The two platforms are linked by a footbridge that does not include ramps. Only the Barrow-bound platform has step-free access. The waiting room is on the southbound platform. The shelter on the opposite side is more notional than substantial. The signal box at the north end of the station still controls the layout, including the single-line section that runs north to St Bees, worked using the electric key token system - one of the last places in Britain where the small brass token is still passed hand-to-hand to authorise a train to enter the single track. Past the southern end of the platforms, the freight sidings curve away towards the plant. Beyond them, the four cooling towers that defined the Calder Hall skyline are gone - imploded in 2007 - but the buildings remain. Sellafield station is a portal to a place most travellers will never visit, doing work most passengers will never see.

From the Air

Located at 54.417 N, 3.510 W. Recommended viewing altitude 2,000-3,500 ft.
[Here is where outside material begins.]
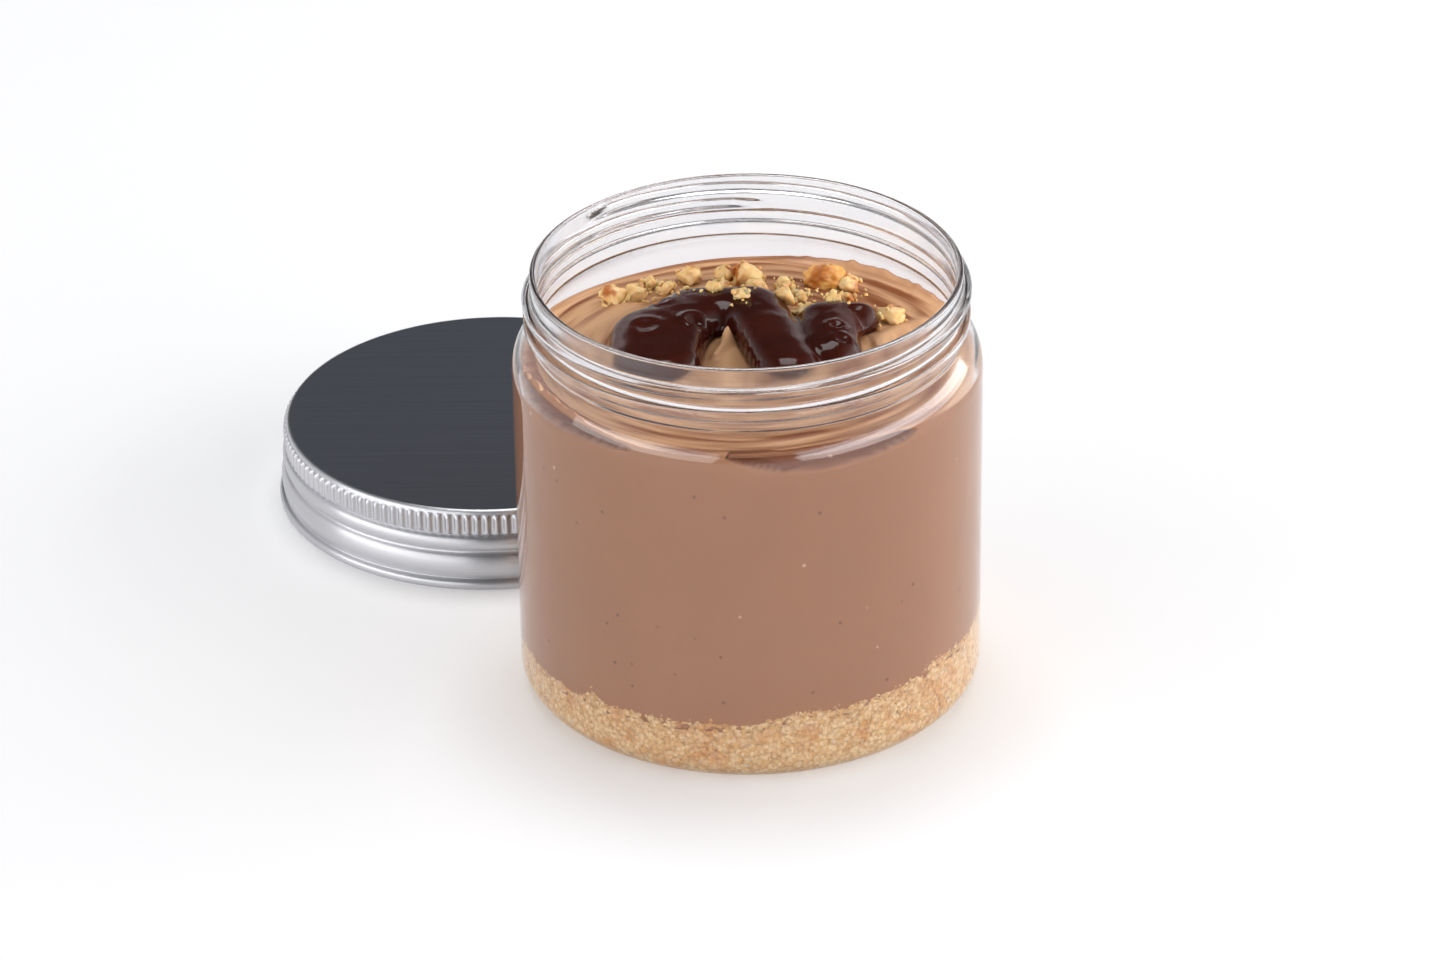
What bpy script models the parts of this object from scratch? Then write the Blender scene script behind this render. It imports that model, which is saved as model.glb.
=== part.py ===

Visual landmarks: the Sellafield nuclear site immediately to the south (large concrete reactor buildings and reprocessing plant), the Cumbrian Coast Line running along the shore, Seascale village 3 miles south. Nearest airports: Carlisle Lake District (EGNC) 35 nm northeast, Isle of Man Ronaldsway (EGNS) 60 nm west, Blackpool (EGNH) 50 nm south. Prohibited area EG-P611 surrounds the Sellafield complex - check NOTAMs and maintain clearance.